Tercatat beberapa nama konglomerat papan atas, seperti Sjamsul Nursalim, The Nin King, dan Bob Hasan, yang telah mendapatkan SKL dan sekaligus release and discharge dari pemerintah. Padahal, Inpres No 8/2002 yang menjadi dasar kejaksaan mengeluarkan SP3 itu bertentangan dengan sejumlah aturan hukum, seperti UU No 31/1999 tentang Pemberantasan Tindak Pidana Korupsi.
Para Penerima SKL BLBI berdasarkan Penandatangan Master of Settlement and Acquisition Agreement (MSAA) diantaranya adalah Anthony Salim dari Salim Grup (Bank Central Asia / BCA). Nilainya mencapai Rp 52,727 triliun. Surat Keterangan Lunas (SKL) terbit Maret 2004.
Ada juga Sjamsul Nursalim dari Bank Dagang Nasional Indonesia/BDNI. Nilainya Rp 27,4 triliun. Surat lunas terbit pada April 2004. Aset yang diserahkan di antaranya PT Dipasena (laku Rp 2,3 triliun), GT Petrochem dan GT Tire (laku Rp 1,83 triliun). Kejaksaan Agung menghadiahinya surat perintah penghentian penyidikan (SP3).
Ada juga Mohammad 'Bob' Hasan dari Bank Umum Nasional. Nilainya Rp 5,34 triliun. Bos Grup Nusamba ini menyerahkan 31 aset dalam perusahaan, terrmasuk 14,5% saham di PT Tugu Pratama Indonesia. Ada juga Sudwikatmono dari Bank Surya. Nilainya Rp 1,9 triliun, SKL terbit akhir 2003. Ibrahim Risjad (Bank Risjad Salim Internasional) Rp 664 miliar, SKL terbit akhir 2003.
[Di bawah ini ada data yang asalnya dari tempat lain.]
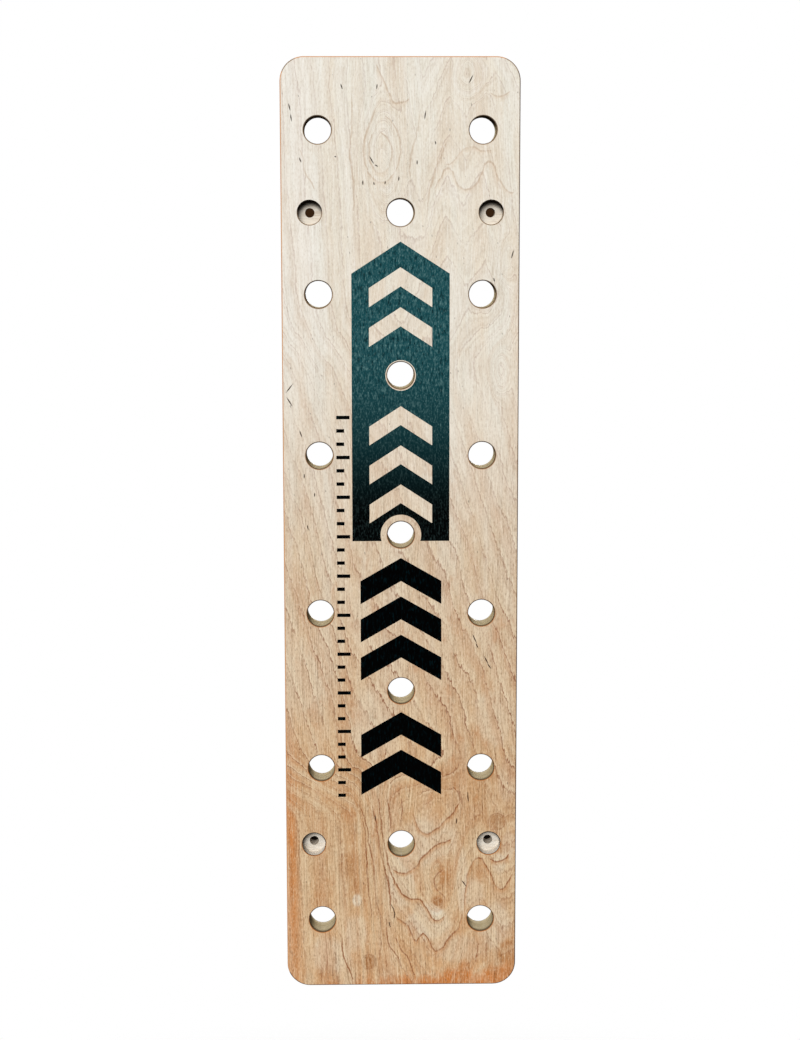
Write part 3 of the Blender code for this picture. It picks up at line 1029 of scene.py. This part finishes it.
def add_world():
    """White where the camera, a reflection or glass sees it. Its own light comes from above and the sides."""
    world = bpy.data.worlds.new("studio")
    bpy.context.scene.world = world
    look = Look(world, "Generated")
    nodes, links = look.tree.nodes, look.tree.links
    level = look.ramp(look.z, LOW_SKY, HIGH_SKY, LOW_LEVEL, HIGH_LEVEL)
    light = nodes["Background"]
    light.inputs["Color"].default_value = WHITE
    links.new(level, light.inputs["Strength"])
    white = look.node("ShaderNodeBackground", {"Color": WHITE, "Strength": 1.0})
    path = nodes.new("ShaderNodeLightPath").outputs
    rays = ("Is Camera Ray", "Is Glossy Ray", "Is Transmission Ray")
    seen = look.chain("MAXIMUM", *(path[ray] for ray in rays))
    mixed = look.node("ShaderNodeMixShader", {0: seen, 1: light.outputs[0], 2: white})
    links.new(mixed, nodes["World Output"].inputs["Surface"])


def stage_sheet(name, points, material):
    mesh = bpy.data.meshes.new(name)
    mesh.from_pydata(points, [], [list(range(len(points)))])
    mesh.materials.append(material)
    sheet = bpy.data.objects.new(name, mesh)
    bpy.context.scene.collection.objects.link(sheet)
    return sheet


def clear_where(look, share):
    """Turns the look's material transparent by a share."""
    clear = look.node("ShaderNodeBsdfTransparent", {})
    mixed = look.node("ShaderNodeMixShader", {0: share, 1: look.shader.outputs[0], 2: clear})
    look.tree.links.new(mixed, look.tree.nodes["Material Output"].inputs["Surface"])


def add_floor():
    """A pale floor far under the board, faded out at its rim. No light comes back up from it."""
    look = new_look("studio_floor")
    grain = look.noise(look.place, scale=40.0)
    look.colour = look.mix(grain, (246, 246, 244), (250, 250, 248))
    look.finish(look.between(grain, 0.8, 0.9), grain, distance=0.0002)
    away = look.vectors("LENGTH", look.place, output="Value")
    bounced = look.node("ShaderNodeLightPath", {}, "Is Diffuse Ray")
    clear_where(look, look.math("MAXIMUM", look.ramp(away, FLOOR_SOLID, FLOOR_RADIUS), bounced))
    points = [(x, y, 0.0) for x, y in circle((0.0, 0.0), FLOOR_RADIUS, FLOOR_SIDES)]
    sheet = stage_sheet("studio_floor", points, look.owner)
    sheet.location.z = -HALF_HEIGHT - FLOOR_DROP


def add_bore_cards():
    """A card behind each bore that glows dimly in dark tones as painted shade, seen from the front only: no
    light comes through in the photograph.
    """
    for tone, colour in (("upper", (54, 35, 20)), ("lower", (14, 10, 8))):
        look = new_look(f"painted_shade_card_behind_{tone}_bore")
        look.shader.inputs["Base Color"].default_value = (0.0, 0.0, 0.0, 1.0)
        look.shader.inputs["Specular IOR Level"].default_value = 0.0
        # The card glows in dark tones though it is no lamp: painted shade seen through the bores.
        look.shader.inputs["Emission Color"].default_value = srgb(*colour)
        look.shader.inputs["Emission Strength"].default_value = 1.0
        clear_where(look, look.node("ShaderNodeNewGeometry", {}, "Backfacing"))
        for x, z in bolt_hole_centres():
            if (z > 0) == (tone == "upper"):
                side = "left" if x < 0 else "right"
                points = [(u, CARD_GAP, v) for u, v in circle((x, z), CARD_RADIUS, POCKET_SIDES)]
                stage_sheet(f"bore_shade_card_{tone}_{side}", points, look.owner)


def add_sun(name, towards, level, spread):
    """A distant soft lamp. Level is what it adds to a white surface that faces it."""
    lamp = bpy.data.lights.new(name, "SUN")
    lamp.energy = level * math.pi
    lamp.angle = math.radians(spread)
    placed = bpy.data.objects.new(name, lamp)
    placed.rotation_euler = Vector(towards).to_track_quat("Z", "Y").to_euler()
    bpy.context.scene.collection.objects.link(placed)


def add_camera():
    camera = bpy.data.cameras.new("photo_camera")
    camera.sensor_fit = "VERTICAL"
    camera.sensor_height = SENSOR
    camera.lens = CAMERA_LENS
    placed = bpy.data.objects.new("photo_camera", camera)
    turned = Matrix.Rotation(math.radians(CAMERA_TURN), 4, "Z")
    tilted = Matrix.Rotation(math.radians(90 - CAMERA_PITCH), 4, "X")
    rolled = Matrix.Rotation(math.radians(CAMERA_ROLL), 4, "Z")
    placed.matrix_world = Matrix.Translation(CAMERA_PLACE) @ turned @ tilted @ rolled
    bpy.context.scene.collection.objects.link(placed)
    bpy.context.scene.camera = placed


bpy.context.scene.view_settings.view_transform = "Standard"
add_camera()
add_world()
add_floor()
add_bore_cards()
for sun in SUNS:
    add_sun(*sun)
add_veneers()
add_print()
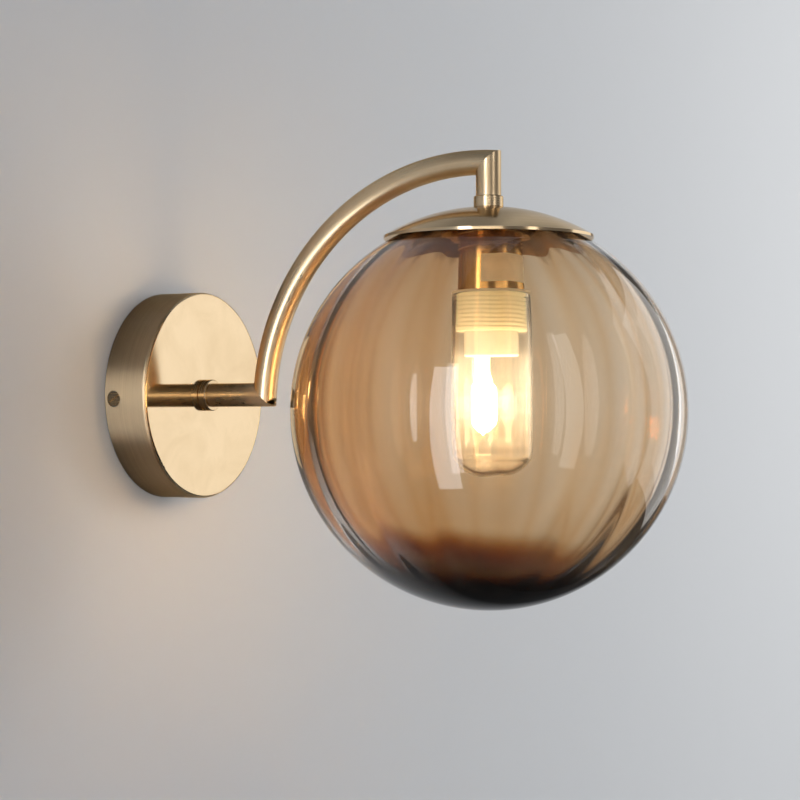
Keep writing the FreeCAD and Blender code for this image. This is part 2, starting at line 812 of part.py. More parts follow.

Sebelumnya KPK menyatakan masih membutuhkan keterangan sejumlah pihak terkait penyelidikan dugaan korupsi ini. Sebab, KPK menemukan sejumlah masalah dalam penerbitan SKL. Satu diantara soal ketidaksesuaian antara jaminan yang diberikan obligor kepada Badan Penyehatan Perbankan Nasional (BPPN). Namun, BPPN tetap memberikan SKL kepada obligor.